ABSTRACT

As a field of inquiry, international relations has long been dominated by a foundational vision in which politics among states was presumed to be qualitatively different from politics within them. Politics among states was thought to be characterized by the absence of sovereign authority and law, and consequently was anarchic, violence-prone, profoundly threatening, and therefore primarily concerned with the ‘high politics’ of interstate rivalry and national security rather than the ‘low politics’ of regulating economic or cultural exchange. Implicit in this view of our field was an inter-related set of stark boundaries separating the domestic from the international, the political from the cultural and economic, and state from society. Beginning in the early 1980s, these implicit boundaries and the state-centric vision of world politics were challenged by a group of scholars who deployed a conceptual vocabulary which was unfamiliar to most students of world politics, and derived from the writings of the Italian political activist and theorist Antonio Gramsci (1891-1937). Perhaps not coincidentally, the conceptual groundwork for a Gramscian

approach to international studies was laid by a scholar who came not from a background in academic international relations, but from a life of working in the International Labor Organization – Robert Cox. In a seminal series of articles, Cox expounded and drew upon Gramscian concepts to re-envision world politics in a more relational, dynamic and potentially transformative way (Cox 1981, 1983).
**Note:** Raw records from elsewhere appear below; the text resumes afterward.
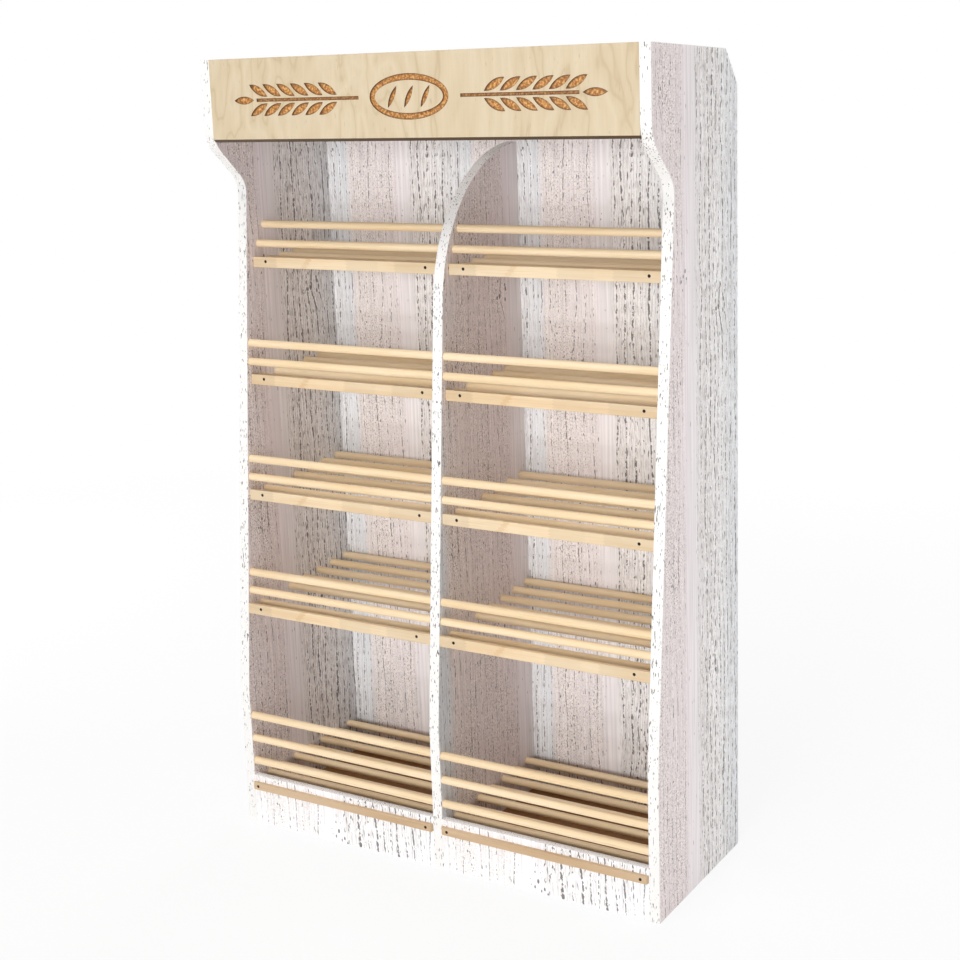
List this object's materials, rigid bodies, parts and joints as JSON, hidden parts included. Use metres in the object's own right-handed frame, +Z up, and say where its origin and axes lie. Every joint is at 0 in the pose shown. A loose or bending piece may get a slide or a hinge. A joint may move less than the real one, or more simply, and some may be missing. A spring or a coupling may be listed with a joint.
{
  "type": "bakery bread rack",
  "caption": "Tall free-standing wooden bread rack with curved side panels, sloping rod shelves in two bays, lip rods, a plinth and a header board with a routed wheat motif.",
  "frame": {"origin": "floor under the middle of the rack: centre of the bounding box at its base", "axes": "+Z up, +X across the rack to the viewer's right, +Y from the open front to the back"},
  "size_m": [1.244, 0.459, 2],
  "materials": {
    "whitewashed_wood": "satin",
    "whitewashed_back": "satin",
    "sign_plywood": "satin",
    "pine": "satin",
    "beech_dowel": "matte",
    "dark_steel": "satin"
  },
  "bodies": {
    "root": {"back_panel": "whitewashed_back", "back_panel_screws": "dark_steel", "bottom_board_left": "pine", "bottom_board_right": "pine", "bottom_cleats": "pine", "center_divider": "whitewashed_wood", "cleat_screws": "dark_steel", "corner_block_dowels": "beech_dowel", "corner_blocks_left": "pine", "corner_blocks_right": "pine", "floor_rods_left_1": "pine", "floor_rods_left_2": "pine", "floor_rods_left_3": "pine", "floor_rods_left_4": "pine", "floor_rods_left_bin": "pine", "floor_rods_right_1": "pine", "floor_rods_right_2": "pine", "floor_rods_right_3": "pine", "floor_rods_right_4": "pine", "floor_rods_right_bin": "pine", "front_board_left_1": "pine", "front_board_left_2": "pine", "front_board_left_3": "pine", "front_board_left_4": "pine", "front_board_right_1": "pine", "front_board_right_2": "pine", "front_board_right_3": "pine", "front_board_right_4": "pine", "front_board_screws": "dark_steel", "left_side_panel": "whitewashed_wood", "lip_rods_left_1": "pine", "lip_rods_left_2": "pine", "lip_rods_left_3": "pine", "lip_rods_left_4": "pine", "lip_rods_left_bin": "pine", "lip_rods_right_1": "pine", "lip_rods_right_2": "pine", "lip_rods_right_3": "pine", "lip_rods_right_4": "pine", "lip_rods_right_bin": "pine", "plinth_board_left": "whitewashed_wood", "plinth_board_right": "whitewashed_wood", "plinth_dowels": "beech_dowel", "plinth_slat_left": "pine", "plinth_slat_right": "pine", "right_side_panel": "whitewashed_wood", "sign_board": "sign_plywood", "sign_board_dowels": "beech_dowel", "slat_screws": "dark_steel", "top_panel": "whitewashed_wood", "top_panel_dowels": "beech_dowel"}
  },
  "joints": []
}
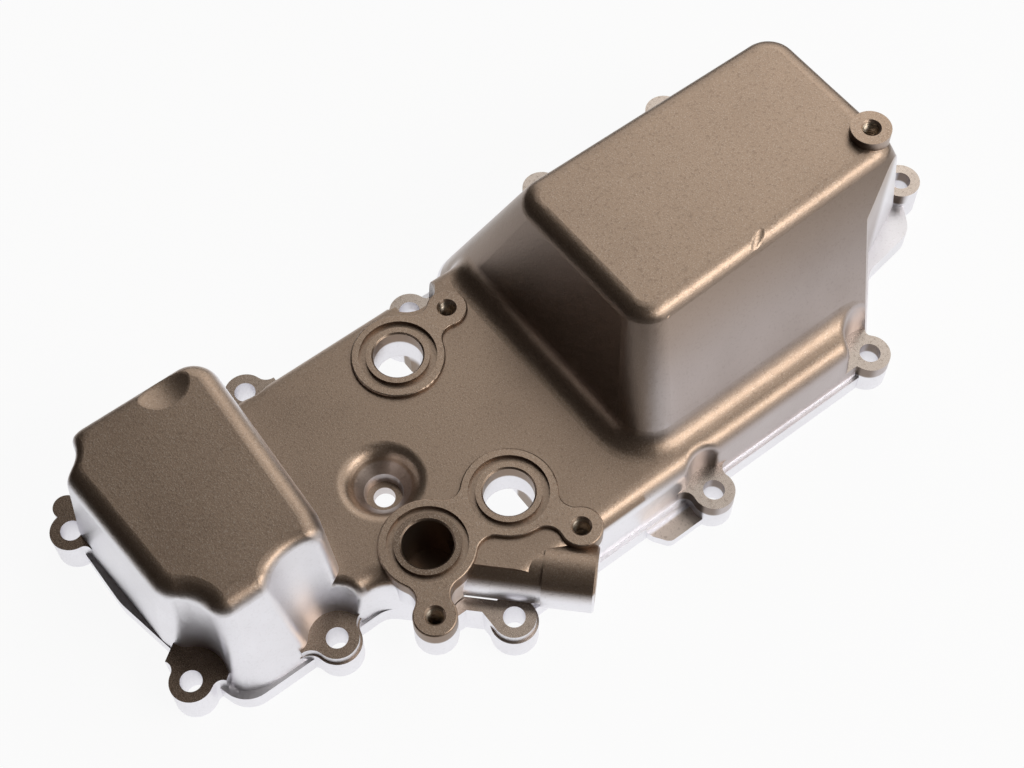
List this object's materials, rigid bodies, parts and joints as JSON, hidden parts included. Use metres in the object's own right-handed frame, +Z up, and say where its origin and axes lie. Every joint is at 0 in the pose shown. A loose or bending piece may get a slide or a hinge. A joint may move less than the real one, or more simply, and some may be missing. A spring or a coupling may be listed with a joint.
{
  "type": "crankcase cover",
  "caption": "Cast lower crankcase cover with a bolted gasket flange, a low dome, a tall box, ringed ports with seal grooves and a side tube.",
  "frame": {"origin": "on the gasket face, under the middle of the cover's outline", "axes": "+X along the long side, from the low dome to the tall box; +Y from the edge with the side port to the back edge; +Z up from the gasket face"},
  "size_m": [0.298, 0.1362, 0.071],
  "materials": {
    "casting": "fine blasted casting, matte, warm grey-brown"
  },
  "bodies": {
    "root": {"crankcase_cover": "casting"}
  },
  "joints": []
}
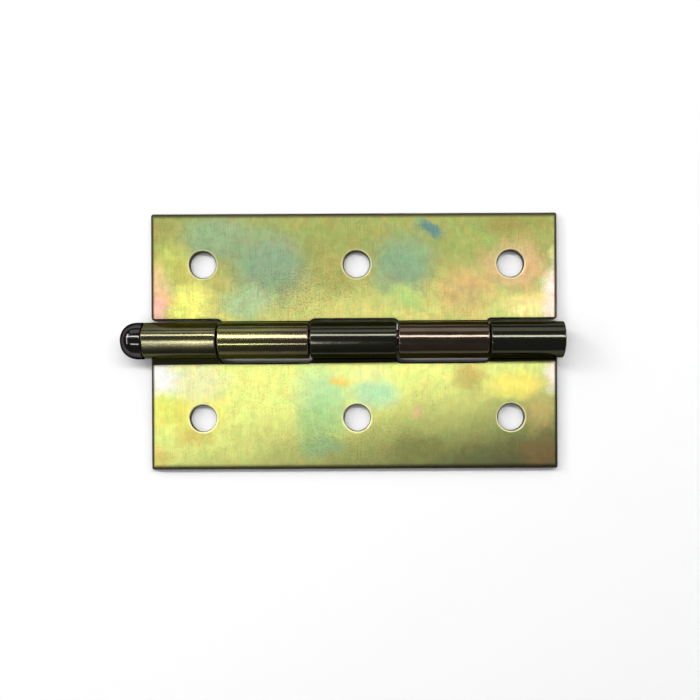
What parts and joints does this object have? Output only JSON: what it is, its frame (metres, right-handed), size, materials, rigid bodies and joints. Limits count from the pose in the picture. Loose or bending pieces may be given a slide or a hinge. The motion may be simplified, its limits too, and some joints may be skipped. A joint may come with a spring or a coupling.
{
  "type": "door hinge",
  "caption": "Steel butt hinge with plain screw holes, rolled knuckles and a loose pin with a domed head, laid open flat.",
  "frame": {"origin": "on the plane of the leaves' backs, at mid length of the leaves, straight under the pin's axis", "axes": "+X along the barrel from the pin's head to its tip, +Y across the leaf with two knuckles, +Z out of the leaves' fronts, the side on which the barrel stands proud"},
  "size_m": [0.1094, 0.064, 0.0091],
  "materials": {
    "leaf_plating": "yellow iridescent zinc plating over rolled steel sheet, satin with fine lengthwise and crosswise grain",
    "pin_plating": "dark iridescent zinc plating over turned steel, glossy"
  },
  "bodies": {
    "fixed_leaf": {"leaf_with_three_knuckles": "leaf_plating"},
    "swinging_leaf": {"leaf_with_two_knuckles": "leaf_plating"},
    "pin": {"hinge_pin": "pin_plating"}
  },
  "joints": [
    {"name": "leaf_swing", "type": "hinge", "parent": "fixed_leaf", "child": "swinging_leaf", "pos_m": [0, 0, 0.00455], "axis": [1, 0, 0], "range_deg": [-92, 189]},
    {"name": "pin_slide", "type": "slide", "parent": "fixed_leaf", "child": "pin", "axis": [-1, 0, 0], "range_m": [0, 0.104]}
  ]
}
In effect, Cox displaced states from their position of centrality in traditional international relations by re-envisioning a world politics in which different forms of state – or what Cox referred to as state/ society complexes – might be historically constructed in the relational nexus between world orders and social forces (including class formations understood in relation to historical structures of production). Social forces, forms of state, and world orders were understood as integral to one another’s historical construction, and these historical-structural processes were further understood to be intrinsically political, involving various kinds of socially situated actors whose collective self-understandings shaped their social identities, purposes, and horizons of political action. At the heart of the processes continuously (re-)constructing this relational

nexus were both consensual and coercive forms of power, in accordance with

Gramsci’s dual vision of politics. For Gramsci, ‘hegemony’ was a special kind of social power relation in which dominant groups secured their positions of privilege largely (if by no means exclusively) through consensual means. That is, they elicited the consent of dominated groups by articulating a political vision, an ideology, which claimed to speak for all and which resonated with beliefs widely held in popular political culture. Under these circumstances, coercive force might recede into the background of political life, always present as a potential but not directly apparent in day-to-day political life. So, adopting this conception to the understanding of world politics, Cox (1981: 139) suggests that particular state/society complexes may be situated in relation to world order such that they are endowed with hegemonic power

that is based on a coherent conjunction or fit between a configuration of material power, the prevalent collective image of world order (including certain norms) and a set of institutions which administer the order with a certain semblance of universality (i.e., not just as the overt instruments of a particular state’s dominance).